The decorative hallmarks of this cohesive style are many types of regional flora and fauna. Its span includes magnolias, the five native, beardless Louisiana irises, jonquils, water lilies, crepe myrtles, cypresses, Spanish moss-covered trees, marsh birds, winged insects, fish, and even alligators. A spotlight is on the five native beardless Louisiana irises, which were first documented in the 1820s by John James Audubon.

Louisiana’s state flower is the velvety white blossom of the Southern Magnolia, or Magnolia grandiflora. It was a popular motif with Newcomb craftswomen. An example is “Jar with Magnolia Lid” by Mary Louise Dunn (1889–1964). Made in 1911, it is part of the collection of Newcomb Art Museum of Tulane (NAM), which has the world’s largest collection of Newcomb Arts and Crafts.
Emblems of the South

One of Newcomb’s most important pottery decorators was Anna Frances “Fanny” Connor Simpson (1880–1930). An undergraduate and graduate student, she joined the Pottery enterprise in 1908 and stayed until 1929. She was a participant in nearly every Newcomb Pottery exhibit held during her lifetime. NAM’s holdings include a 1920 “Trumpet Vase with Cypress Tree,” which she designed. This indigenous bald cypress that can grow in water and reach up to 100 feet tall is Louisiana’s state tree.
Simpson’s 1929 “Vase with Live Oak, Moon and Moss Design” at NAM showcases a tree native to the southeastern U.S. that is considered emblematic of the Old South.

An early example of a blue and green Newcomb ceramic with a glossy finish (unlike the standard matte finish used from 1910–1930) is NAM’s 1906 “Vase with American Pillar Swamp Rose Design.” Leona Nicholson (1875–1966) was the artist. Active with Newcomb until 1929, she was also an independent studio ceramist who handbuilt her own pieces. Nicholson’s work was exhibited in museums across the country, and she was the first New Orleans woman to receive Boston Society of Arts and Crafts distinction and title of “Master Craftsman.”

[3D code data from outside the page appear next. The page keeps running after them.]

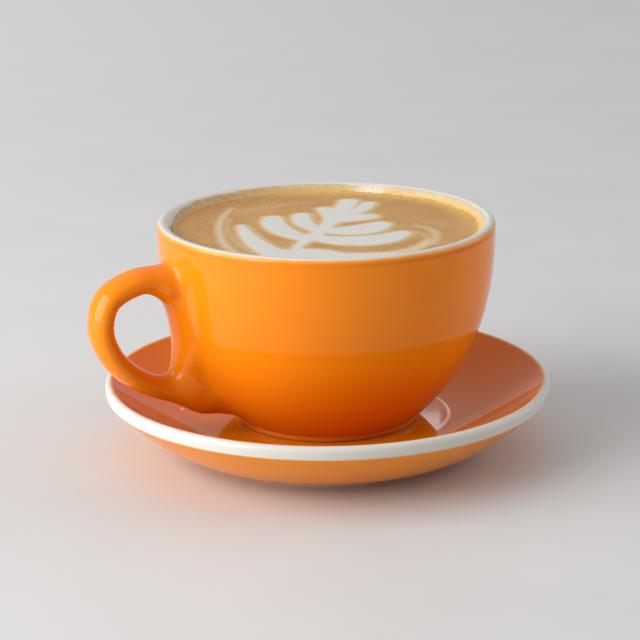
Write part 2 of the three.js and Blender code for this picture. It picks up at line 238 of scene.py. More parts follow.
def eased(points, reach=0.5, step=0.1):
    """Rounds a profile's corners: it is cut into equal short steps, and each point becomes the weighted mean
    of its neighbours within the reach; past each end the line goes on mirrored, so the ends stay put."""
    points = np.array(points, float)
    along = run_length(points)
    even = np.linspace(0, along[-1], int(along[-1] / step) + 1)
    line = np.stack([np.interp(even, along, points[:, k]) for k in (0, 1)], 1)
    half = int(round(reach / step))
    weights = np.hanning(2 * half + 3)[1:-1]
    before = 2 * line[0] - line[half:0:-1]
    after = 2 * line[-1] - line[-2:-half - 2:-1]
    padded = np.concatenate([before, line, after])
    return np.stack([np.convolve(padded[:, k], weights / weights.sum(), "valid") for k in (0, 1)], 1)


def spaced(line, longest, sharpest):
    """Keeps points of a fine line so that no step is longer than the first limit in mm nor turns more than
    the second in radians, by counting length and turning together and keeping equal shares of the count."""
    steps = np.diff(line, axis=0)
    heading = np.unwrap(np.arctan2(steps[:, 1], steps[:, 0]))
    turning = np.abs(np.diff(heading, prepend=heading[0]))
    count = np.concatenate([[0], np.cumsum(np.hypot(*steps.T) / longest + turning / sharpest)])
    marks = np.linspace(0, count[-1], int(math.ceil(count[-1])) + 1)
    return np.stack([np.interp(marks, count, line[:, k]) for k in (0, 1)], 1)


def arc(centre, radii, start, end, steps=12):
    """Points of an oval arc between two angles in radians: from its centre, each lies the first radius times
    the cosine outwards and the second times the sine upwards."""
    angle = np.linspace(start, end, steps + 1)
    return np.stack([centre[0] + radii[0] * np.cos(angle), centre[1] + radii[1] * np.sin(angle)], 1)


def risen(start, end, power, steps=40):
    """Points from one (radius, height) to another: the radius grows evenly, and the height with the share of
    the way raised to the power."""
    share = np.linspace(0, 1, steps)
    radius = start[0] + (end[0] - start[0]) * share
    return np.stack([radius, start[1] + (end[1] - start[1]) * share ** power], 1)


def put_mesh(name, points, faces):
    """Makes a smooth object in the scene from points in mm and faces of three or four corners."""
    mesh = bpy.data.meshes.new(name)
    mesh.from_pydata((np.asarray(points) * MM).tolist(), [], faces)
    mesh.polygons.foreach_set("use_smooth", np.full(len(mesh.polygons), True))
    mesh.update()
    piece = bpy.data.objects.new(name, mesh)
    bpy.context.scene.collection.objects.link(piece)
    return piece


def set_share(piece, name, values):
    """Stores one number for each point of a piece, which its material reads by name."""
    layer = piece.data.attributes.new(name, "FLOAT", "POINT")
    layer.data.foreach_set("value", np.asarray(values, np.float32))


def ring_faces(ring_count, turns):
    """Faces over rings of equally many points, with the low and the high end point after them: four-cornered
    faces from each ring to the next, and three-cornered ones from the first and last ring to their end."""
    here = np.arange(turns)
    there = (here + 1) % turns
    first = np.arange(ring_count - 1)[:, None] * turns
    quads = np.stack([first + here, first + there, first + turns + there, first + turns + here], -1)
    last = (ring_count - 1) * turns
    low_end = np.full(turns, ring_count * turns)
    bottom = np.stack([low_end, there, here], -1)
    top = np.stack([low_end + 1, last + here, last + there], -1)
    return quads.reshape(-1, 4), np.concatenate([bottom, top])


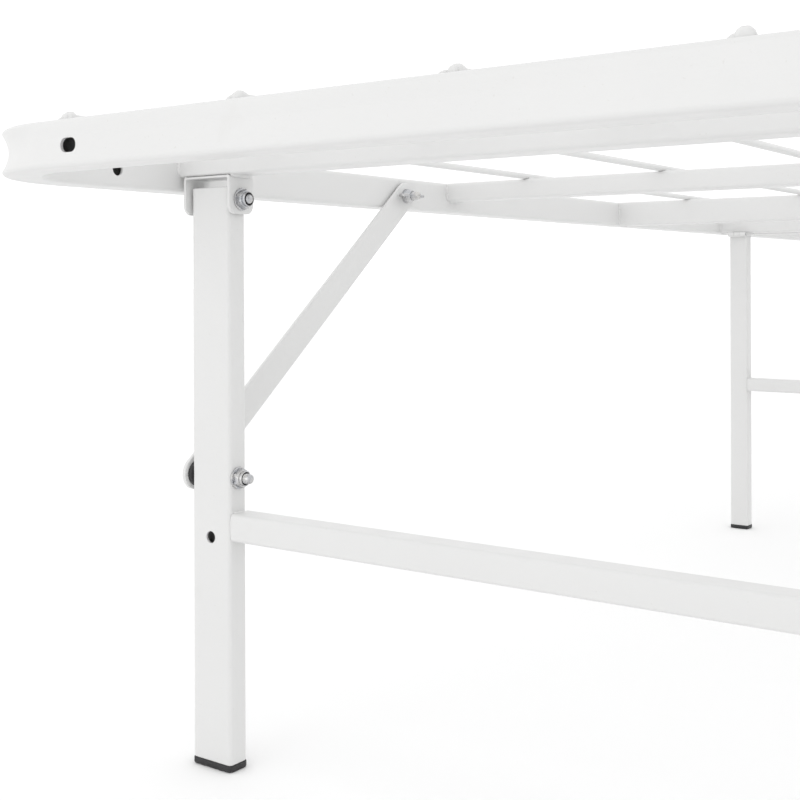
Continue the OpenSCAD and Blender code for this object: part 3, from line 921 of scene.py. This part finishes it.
def make_spacers(node):
    piece = Piece(node + "_look")
    for side in (-1, 1):
        low, high = box_of(node, side)
        y, z = (low.y + high.y) / 2, (low.z + high.z) / 2
        r = (high.z - low.z) / 2
        t = high.x - low.x
        profile = [(0, SPACER_HOLE_R), (0, r - 0.6), (0.2, r - 0.15), (0.6, r), (t - 0.6, r),
                   (t - 0.2, r - 0.15), (t, r - 0.6), (t, SPACER_HOLE_R)]
        piece.lathe_x(low.x, y, z, 1, profile, 56)
    return piece.done([node])


for end in ("foot", "head"):
    make_bolts(f"{end}_pivot_bolts", f"{end}_pivot_nuts")
    make_bolts(f"{end}_brace_bolts", f"{end}_brace_nuts")
    for kind in ("pivot", "brace"):
        make_washers(f"{end}_{kind}_washers")
        make_nuts(f"{end}_{kind}_nuts")
    make_spacers(f"{end}_brace_spacers")


def make_clamp_screw(end, part, side):
    node = f"{end}_clamp_screw_{part}"
    low, high = box_of(node)
    y, z = (low.y + high.y) / 2, (low.z + high.z) / 2
    way = -side
    start = low.x if way > 0 else high.x
    brace_low, brace_high = box_of(f"{end}_brace_{part}")
    collar = brace_low.x - low.x if way > 0 else high.x - brace_high.x
    length = high.x - low.x
    r = (high.z - low.z) / 2
    piece = Piece(node + "_look")
    profile = [(0, r * 0.9), (0.15, r), (collar - 0.1, r), (collar, r * 0.95), (collar, BOLT_R)]
    profile += thread(collar + 3.2, length, 2.95)
    piece.lathe_x(start, y, z, way, profile)
    return piece.done([node], sharp=42)


def make_wing_nut(end, part, side):
    node = f"{end}_wing_nut_{part}"
    low, high = box_of(node)
    screw = middle(f"{end}_clamp_screw_{part}")
    y, z = screw.y, screw.z
    way = -side
    start = low.x if way > 0 else high.x
    piece = Piece(node + "_look")
    profile = [(0.05, HOLE_R), (0.05, HUB_R), (1.0, HUB_R), (HUB_T * 0.6, HUB_R * 0.9),
               (HUB_T - 0.5, HUB_R * 0.78), (HUB_T, HUB_R * 0.7), (HUB_T, HOLE_R)]
    piece.lathe_x(start, y, z, way, profile, loop=True)
    span = (high.y - low.y) / 2
    rise = high.x - low.x
    for face in (-1, 1):
        outline = []
        for k in range(21):
            a = math.radians(-60 + 240 * k / 20)
            outline.append((span - 4.3 + 4.2 * math.cos(a), rise - 4.4 + 4.2 * math.sin(a)))
        outline += [(HUB_R * 0.6, HUB_T * 0.75), (HUB_R * 0.7, 0.8)]
        rings = []
        for inset, dz in ((0.45, -1.0), (0, -0.55), (0, 0.55), (0.45, 1.0)):
            mid_a = sum(p[0] for p in outline) / len(outline)
            mid_b = sum(p[1] for p in outline) / len(outline)
            ring = []
            for a, b in outline:
                d = Vector((a - mid_a, b - mid_b))
                f = max(0.0, 1 - inset / max(d.length, 0.1))
                ring.append((start + way * (mid_b + d.y * f), y + face * (mid_a + d.x * f), z + dz))
            rings.append(ring)
        piece.rings(rings)
    return piece.done([node], sharp=35)


for end in ("foot", "head"):
    for part, side in SIDES:
        make_clamp_screw(end, part, side)
        make_wing_nut(end, part, side)
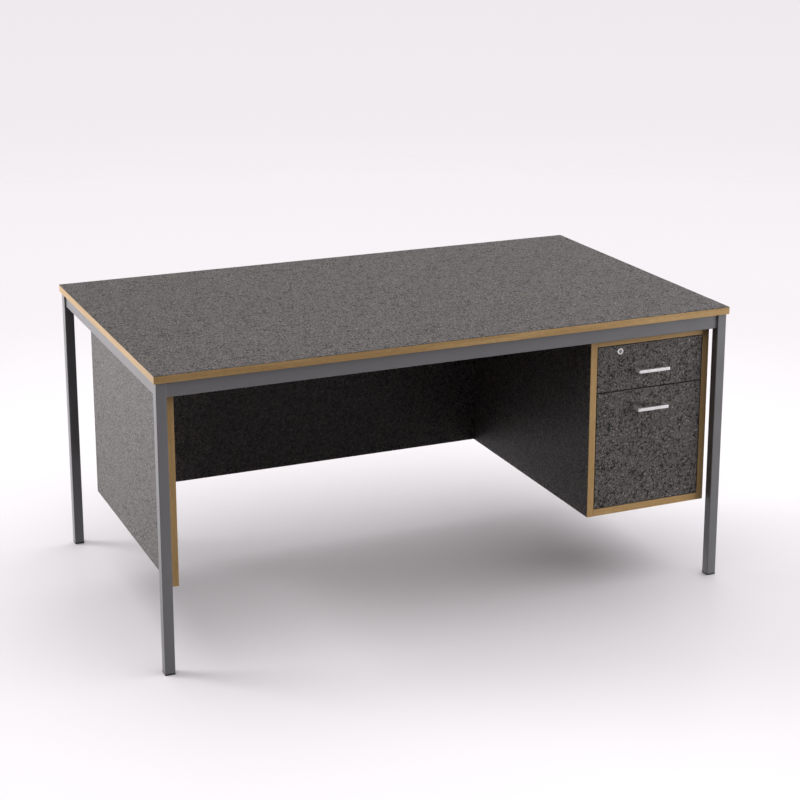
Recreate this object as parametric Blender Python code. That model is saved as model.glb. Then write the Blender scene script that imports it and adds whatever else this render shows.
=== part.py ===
"""Teacher desk: laminated worktop on a square-tube steel frame, with one side panel, a modesty
panel and a pedestal of two drawers.

Lengths are metres and +Z is up. The origin is on the floor at the centre of the desk. The user
sits at -Y and +X is to the user's right, where the pedestal hangs.
"""
import math

import bmesh
import bpy
from mathutils import Vector

# Worktop
DESK_WIDTH = 1.500
DESK_DEPTH = 0.900
DESK_HEIGHT = 0.725
BOARD = 0.018
LAMINATE = 0.001
LIPPING = 0.006

# Clearance left between pieces that touch
GAP = 0.0003

# Steel frame: square legs, and flatter rails centred on them
LEG = 0.025
LEG_INSET = 0.005
LEG_CORNER = 0.002
RAIL_HEIGHT = 0.036
RAIL_THICK = 0.015
TUBE_WALL = 0.0015
FOOT_HEIGHT = 0.004
FOOT_PLUG = 0.020
FOOT_CHAMFER = 0.001
PLUG_TAPER = 0.0005
TAB_WIDTH = 0.036
TAB_REACH = 0.028
TAB_THICK = 0.003
TAB_HOLE = 0.0025
TAB_SPOTS = (
    ("front_left", -0.45, -1),
    ("front_right", 0.10, -1),
    ("back_left", -0.45, 1),
    ("back_right", 0.45, 1),
)

# Panels that hang from the worktop
FRONT_PLANE = -0.420
BACK_PLANE = 0.258
PANEL_BOTTOM = 0.207
SIDE_PANEL_OUTER = -0.716
EDGING = 0.002

# Pedestal and its two drawers
PEDESTAL_LEFT = 0.3705
PEDESTAL_WIDTH = 0.3405
PEDESTAL_TOP = 0.670
FRONT_GAP = 0.002
DRAWER_SPLIT = 0.5315
SPLIT_GAP = 0.003
FRONT_EDGING = 0.0008
DRAWER_SIDE = 0.012
DRAWER_BASE = 0.006
DRAWER_LENGTH = 0.520
DRAWER_LIFT = 0.0115
BASE_RISE = 0.004
TOP_SIDE_HEIGHT = 0.095
BOTTOM_SIDE_HEIGHT = 0.260

# Side-mounted telescopic runners
RUNNER_SPACE = 0.0127
RUNNER_LENGTH = 0.500
RUNNER_SETBACK = 0.004
RUNNER_STEEL = 0.0012
OUTER_RUNNER_HEIGHT = 0.036
OUTER_RUNNER_DEPTH = 0.0100
INNER_RUNNER_HEIGHT = 0.026
INNER_RUNNER_DEPTH = 0.0075

# Bow handles
HANDLE_LENGTH = 0.088
HANDLE_REACH = 0.025
HANDLE_BAR = 0.008
HANDLE_CORNER = 0.003
HANDLE_EDGE = 0.0008
HANDLE_BELOW_LOCK = 0.053
BOTTOM_HANDLE_DROP = 0.048

# Cam lock of the top drawer
LOCK_X = 0.453
LOCK_Z = 0.635
LOCK_FLANGE = 0.0080
FLANGE_CHAMFER = 0.0004
LOCK_BODY = 0.0072
LOCK_BORE = 0.0053
LOCK_PLUG = 0.0050
LOCK_STUB = 0.0030
LOCK_PROUD = 0.0015
LOCK_BEHIND = 0.005
LOCK_NUT = 0.0095
LOCK_NUT_THICK = 0.003
CAM_REACH = 0.026
CAM_WIDTH = 0.010
CAM_THICK = 0.002
CAM_BOSS = 0.007
CAM_CLEARANCE = 0.0015
KEYWAY_WIDTH = 0.0014
KEYWAY_HEIGHT = 0.0064
KEYWAY_DEPTH = 0.006
ROUND_SIDES = 32

# Levels and planes worked out from the sizes above
WORKTOP_UNDERSIDE = DESK_HEIGHT - LAMINATE - BOARD
HANG_TOP = WORKTOP_UNDERSIDE - GAP
LEG_X = DESK_WIDTH / 2 - LEG_INSET - LEG / 2
LEG_Y = DESK_DEPTH / 2 - LEG_INSET - LEG / 2
PEDESTAL_RIGHT = PEDESTAL_LEFT + PEDESTAL_WIDTH
CARCASS_LEFT = PEDESTAL_LEFT + BOARD
CARCASS_RIGHT = PEDESTAL_RIGHT - BOARD
CARCASS_MIDDLE = (PEDESTAL_LEFT + PEDESTAL_RIGHT) / 2
DRAWER_BACK_OF_FRONT = FRONT_PLANE + BOARD
CAM_FACE = DRAWER_BACK_OF_FRONT + LOCK_BEHIND + 4 * GAP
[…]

The sales of Newcomb Pottery declined in the 1930s. There are numerous reasons for the downturn in popularity, including new employment opportunities for women, the retirement of Woodward and Sheerer, and the public’s changing aesthetic taste. New Newcomb leadership made the decision to turn away from production and focus on education. The Newcomb Pottery enterprise closed at the end of the 1939–1940 academic year.
Newcomb Pottery lasted an impressive almost 50 years. In its heyday, it was one of the country’s most successful and exceptional art potteries. It left an important artistic and social legacy, provided employment to around 90 Newcomb graduates, and created some 70,000 one-of-a-kind pieces. Notable for virtuosity, complex creative design, and technical mastery, these sophisticated and beautiful ceramics continue to be valued by collectors and inspire artists to this day.